# gebrauchte hardware oder neu kaufen?



## cantech (18. April 2004)

hallo!

ich möchte mir demnächst ein komplett neues system holen und ein kumpel von mir hat mir folgendes angebot gemacht:

athlon 2500+ (inkl. zahlman kühler)
asus a7n8x deluxe
512 mb ram twinmos twister cl2 (inkl. revoltec ramfreezer)

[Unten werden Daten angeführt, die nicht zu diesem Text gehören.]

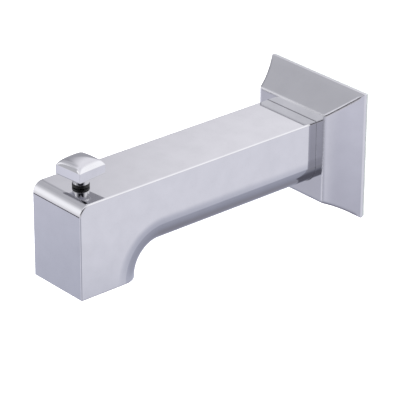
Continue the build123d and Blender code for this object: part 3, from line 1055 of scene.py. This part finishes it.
@dataclass
class Studio:
    """The soft surroundings, the pale floor, the light that falls on it, and the camera.

    Chrome shows only what is round it, so the surroundings do most of the work: the sky gives
    each height its tone, and the boxes put the photograph's lights and darks where each face of
    the spout mirrors them. Later boxes lie over earlier ones.
    """

    # Degrees above the horizon, each with its tint.
    sky: Stops = (
        (-90.0, "6C6C76"), (-60.0, "747480"), (-52.0, "7E7E88"), (-45.0, "888A97"), (-32.0, "9698A5"),
        (-28.0, "AAACB9"), (-24.5, "BFBFCB"), (-10.0, "BFBCC0"), (10.0, "7E7E82"), (22.0, "94949A"),
        (35.0, "909096"), (50.0, "E1E0E6"), (90.0, "D1D1D5"),
    )
    boxes: tuple[SoftBox, ...] = (
        SoftBox("high_left_panel", -91, 44, 18, 13, 0.6, "ABABB0"),
        SoftBox("wide_back_panel", 8, 27, 53.5, 40, 0.11, "DBDADF"),
        SoftBox("back_right_lamp", 32, 24, 38, 32, 0.5, "F4F4F6"),
        SoftBox("dim_back_left", -48, 13, 16, 9, 0.35, "98989E"),
        SoftBox("low_right_light", 66, -26, 28, 3, 0.55, "CFCFD7"),
        SoftBox("floor_at_right", 120, -32, 20, 6, 0.5, "A2A2AE"),
        SoftBox("dim_below_camera", 150, -27, 12, 10, 0.5, "929298"),
        SoftBox("dark_floor_in_front", 180, -47, 24, 11, 0.4, "62626C"),
        SoftBox("front_left_strip_lamp", -132, 11, 16, 22, 0.8, "F0F0F3"),
        SoftBox("strip_lamp_edge", -142, 14, 4.5, 22, 0.3, "AEAEB2"),
        SoftBox("small_front_lamp", -157, 26, 9, 12, 0.3, "FFFFFF"),
        SoftBox("dark_camera_side", 130, 30, 33, 20, 0.15, "202026"),
        SoftBox("gap_below_strip_lamp", -130.5, -20.5, 4, 2.6, 0.4, "202024"),
        SoftBox("low_left_shade", -133.8, -26, 1.9, 3, 0.7, "A8A8B3"),
        SoftBox("low_front_light", -157, -25, 18, 7, 0.12, "D0D0DA"),
    )
    brightest: float = 1.6
    floor_height: float = -1.6
    floor_radius: float = 30.0
    floor_columns: int = 96
    floor_rings: tuple[float, ...] = (0.0, 0.25, 0.5, 1.0)
    floor_dark: str = "F2F2F2"
    floor_light: str = "F6F6F6"
    sun_strength: float = 3.2
    sun_spread_deg: float = 80.0
    photo_side: float = 400.0
    focal_pixels: float = 2519.0
    sensor: float = 36.0
    camera_place: tuple[float, float, float] = (0.99382, -0.95672, 0.62790)
    camera_yaw_deg: float = 49.074
    camera_pitch_deg: float = -26.014
    camera_roll_deg: float = 0.279

    def build(self) -> None:
        """Builds all of the studio."""
        self.build_world()
        self.build_floor()
        self.build_sun()
        self.build_camera()

    def build_world(self) -> None:
        """A sky by elevation with the soft boxes laid over it, plain and pale to the camera."""
        world = bpy.data.worlds.new("soft_studio")
        world.use_nodes = True
        bpy.context.scene.world = world
        tree = world.node_tree
        tree.nodes.clear()
        direction = add_node(tree, "ShaderNodeTexCoord").outputs["Generated"]
        height = add_node(tree, "ShaderNodeSeparateXYZ", {0: direction}).outputs["Z"]
        elevation = add_node(tree, "ShaderNodeMath", {0: height}, operation="ARCSINE").outputs[0]
        inputs = {"Value": elevation, "From Min": -math.pi / 2, "From Max": math.pi / 2}
        share = add_node(tree, "ShaderNodeMapRange", inputs).outputs["Result"]
        ramp = add_node(tree, "ShaderNodeValToRGB", {"Fac": share})
        fill_ramp(ramp.color_ramp, tuple((degrees / 180 + 0.5, tint) for degrees, tint in self.sky))
        seen = ramp.outputs["Color"]
        for box in self.boxes:
            inputs = {"Fac": box.mask(tree, direction), "Color1": seen, "Color2": linear(box.tint)}
            seen = add_node(tree, "ShaderNodeMixRGB", inputs, label=box.name).outputs["Color"]
        lit = add_node(tree, "ShaderNodeBackground", {"Color": seen, "Strength": self.brightest})
        plain = add_node(tree, "ShaderNodeBackground", {"Color": linear("FFFFFF")})
        by_camera = add_node(tree, "ShaderNodeLightPath").outputs["Is Camera Ray"]
        inputs = {0: by_camera, 1: lit.outputs[0], 2: plain.outputs[0]}
        either = add_node(tree, "ShaderNodeMixShader", inputs)
        add_node(tree, "ShaderNodeOutputWorld", {"Surface": either.outputs[0]})

    def build_floor(self) -> None:
        """A round pale floor, far enough down that the spout can be looked at from below.

        Each ring's radius is a share of the floor's, and its points go evenly round.
        """
        angle = np.linspace(0, math.tau, self.floor_columns, endpoint=False)
        rings = np.array(self.floor_rings)[:, None] * self.floor_radius
        across, along = rings * np.cos(angle), rings * np.sin(angle)
        points = np.stack([across, along, np.full_like(across, self.floor_height)], axis=-1)
        mesh = bpy.data.meshes.new("pale_floor")
        quads = grid_faces(len(rings), self.floor_columns, False, True)
        mesh.from_pydata(points.reshape(-1, 3), [], quads.tolist())
        floor = bpy.data.objects.new("pale_floor", mesh)
        bpy.context.scene.collection.objects.link(floor)
        paint = DullSurface(
            "pale_floor_paint", dark=self.floor_dark, light=self.floor_light,
            roughness=0.9, grain_mm=40.0, grain_depth_mm=0.0, patch_mm=400.0,
        )
        mesh.materials.append(paint.build())
        floor.visible_glossy = False

    def build_sun(self) -> None:
        """A very wide light from above that brightens the floor and is not seen in the chrome."""
        light = bpy.data.lights.new("overhead_light", "SUN")
        light.energy = self.sun_strength
        light.angle = math.radians(self.sun_spread_deg)
        sun = bpy.data.objects.new("overhead_light", light)
        bpy.context.scene.collection.objects.link(sun)
        sun.visible_glossy = False

    def build_camera(self) -> None:
        """The camera, where a fit to the photograph's edges put it."""
        yaw, pitch, roll = (
            math.radians(turn)
            for turn in (self.camera_yaw_deg, self.camera_pitch_deg, self.camera_roll_deg)
        )
        ahead = np.array([
            -math.sin(yaw) * math.cos(pitch), math.cos(yaw) * math.cos(pitch), math.sin(pitch),
        ])
        level = np.array([math.cos(yaw), math.sin(yaw), 0.0])
        upright = np.cross(level, ahead)
        right = math.cos(roll) * level + math.sin(roll) * upright
        upward = math.cos(roll) * upright - math.sin(roll) * level
        data = bpy.data.cameras.new("photo_camera")
        data.sensor_width = self.sensor
        data.lens = self.sensor * self.focal_pixels / self.photo_side
        data.clip_end = 60.0
        camera = bpy.data.objects.new("photo_camera", data)
        turn = Matrix(np.column_stack([right, upward, -ahead]).tolist()).to_4x4()
        camera.matrix_world = Matrix.Translation(self.camera_place) @ turn
        bpy.context.scene.collection.objects.link(camera)
        bpy.context.scene.camera = camera


def main() -> None:
    """Builds the spout's looks in order, then the studio."""
    logging.basicConfig(level=logging.INFO, format="%(name)s: %(message)s")
    bpy.context.scene.view_settings.view_transform = "Standard"
    palette = Palette.mixed()
    for assembly in (SpoutShell(), WallFlange(), InletFitting(), DiverterValve(), LiftKnob()):
        assembly.dress(palette)
    Studio().build()


if __name__ == "__main__":
    main()
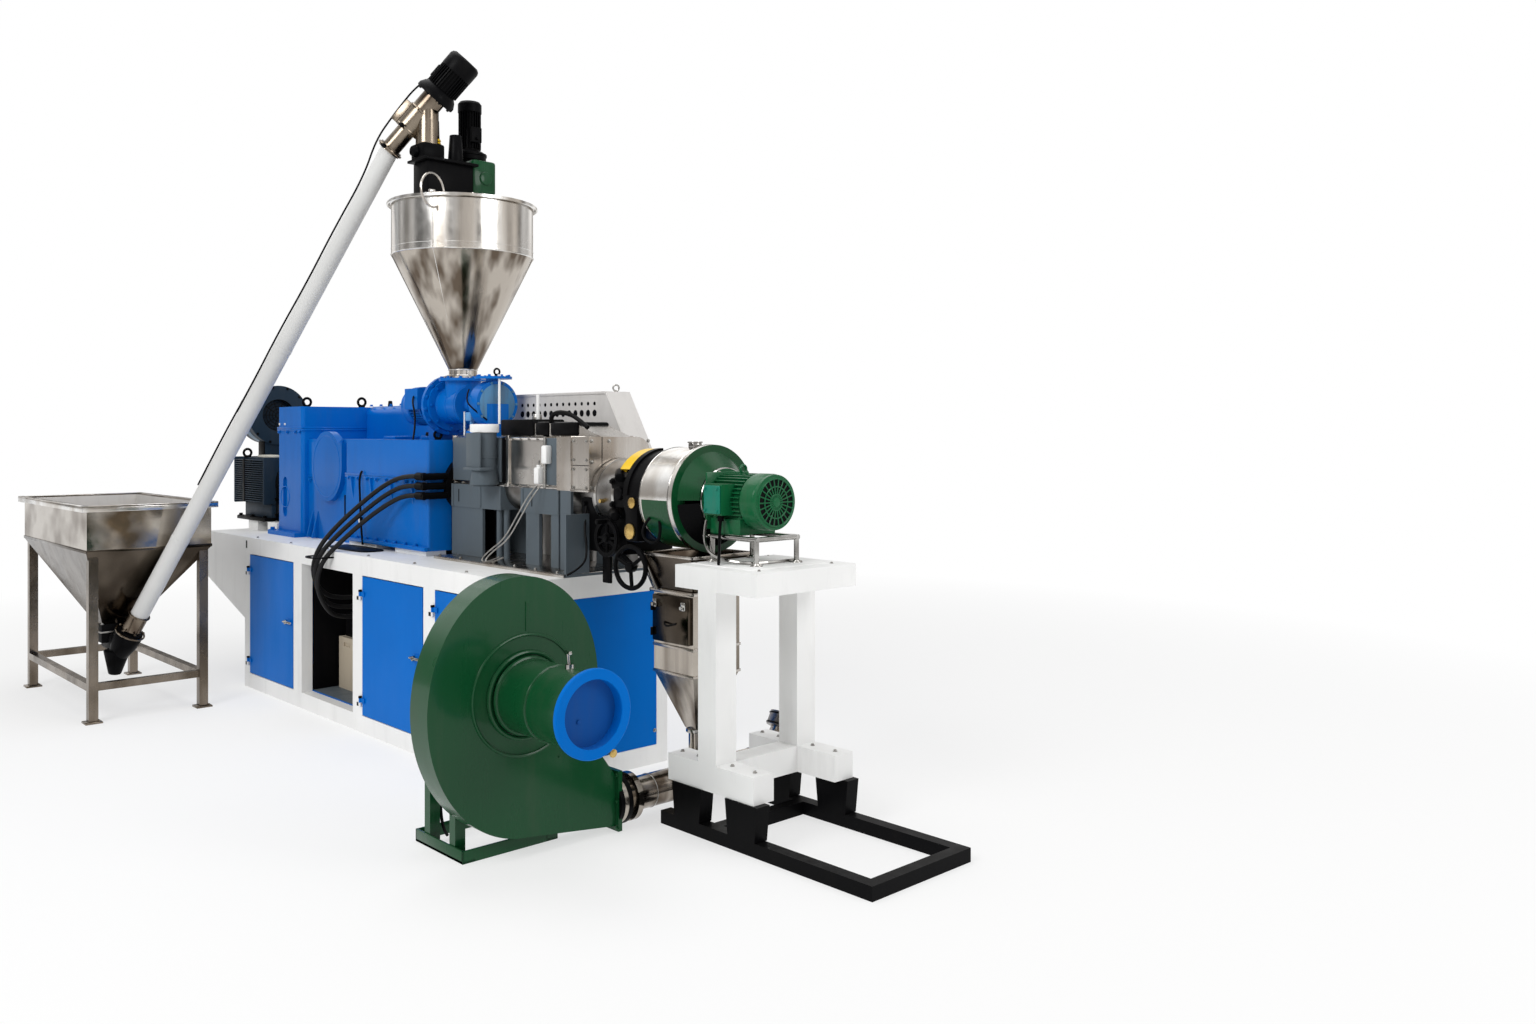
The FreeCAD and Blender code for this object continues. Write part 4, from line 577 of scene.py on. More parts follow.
def make_floor(scene):
    """A round pale floor that fades to white away from the machine."""
    bm = bmesh.new()
    bmesh.ops.create_circle(bm, cap_ends=True, segments=96, radius=60)
    mesh = bpy.data.meshes.new("floor")
    bm.to_mesh(mesh)
    bm.free()
    floor = bpy.data.objects.new("floor", mesh)
    scene.collection.objects.link(floor)
    material = bpy.data.materials.new("pale_floor")
    material.use_nodes = True
    tree = material.node_tree
    shader = tree.nodes["Principled BSDF"]
    shader.inputs["Base Color"].default_value = (0.88, 0.88, 0.875, 1)
    shader.inputs["Roughness"].default_value = 0.75
    shader.inputs["Specular IOR Level"].default_value = 0.15
    place = put(tree, "ShaderNodeTexCoord").outputs["Object"]
    far = put(tree, "ShaderNodeVectorMath", [(place, 0)], operation="LENGTH").outputs["Value"]
    glow = put(tree, "ShaderNodeEmission", Color=(1, 1, 1, 1), Strength=1.0)
    faded = blend_shader(tree, spread(tree, far, 2.5, 7.0, 0.6, 1.0), shader.outputs[0], glow.outputs[0])
    tree.links.new(faded, tree.nodes["Material Output"].inputs["Surface"])
    mesh.materials.append(material)


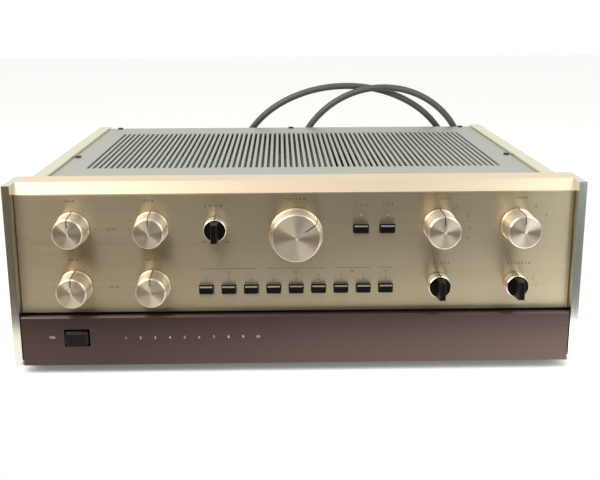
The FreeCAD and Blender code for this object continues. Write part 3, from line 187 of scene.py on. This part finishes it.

ähnliche komponenten hatte ich vor mir zu kaufen und er würde mir die ganze hardware (*5 monate alt*) 50€ billiger verkaufen!

was ist besser?


----------



## Fabian (18. April 2004)

Wie siehts mit Garantie bei deinem Kollegen aus? Hat er noch die ganzen Rechnungen etc.? Wenn ja, wuerd  >ich< dass von dem Kollegen nehmen...


----------



## server (19. April 2004)

Hi,

Ich würd mir überlegen, warum er die Sachen verkauft und was er damit gemacht hat. *g* Wenn du deinem Freund vertraust, würde ichs nehmen, weil 50 Euro doch nicht so wenig ist.


----------



## videostudiodigital (22. April 2004)

Hallo

Ganz ehrlich Freunde hin oder her, sollte irgendwas nicht mehr so laufen wie du es dir vorstellst dann wirst du bestimmt zu deinem Kumpel gehen und sagen was ist das den nun für ein scheiss und schon kriselt eure Freundschaft.

Desweiterem ist das System ja wohl schon 5 Monate alt und das steht meiner Meinung zu keinem Verhältniss der 50,- Euro biliger.

Zu mal ja du auch wohl dann keine Garantie hast oder eben nicht mehr die volle.

Wenn du ein bischen Zeit hast und im Internet rumstöberst glaube mir dann bekommst du das System NAGELNEU und für den gleichen Preis wie dein Kumpel haben will. ( Also 50,- Euro billiger )

gruss


----------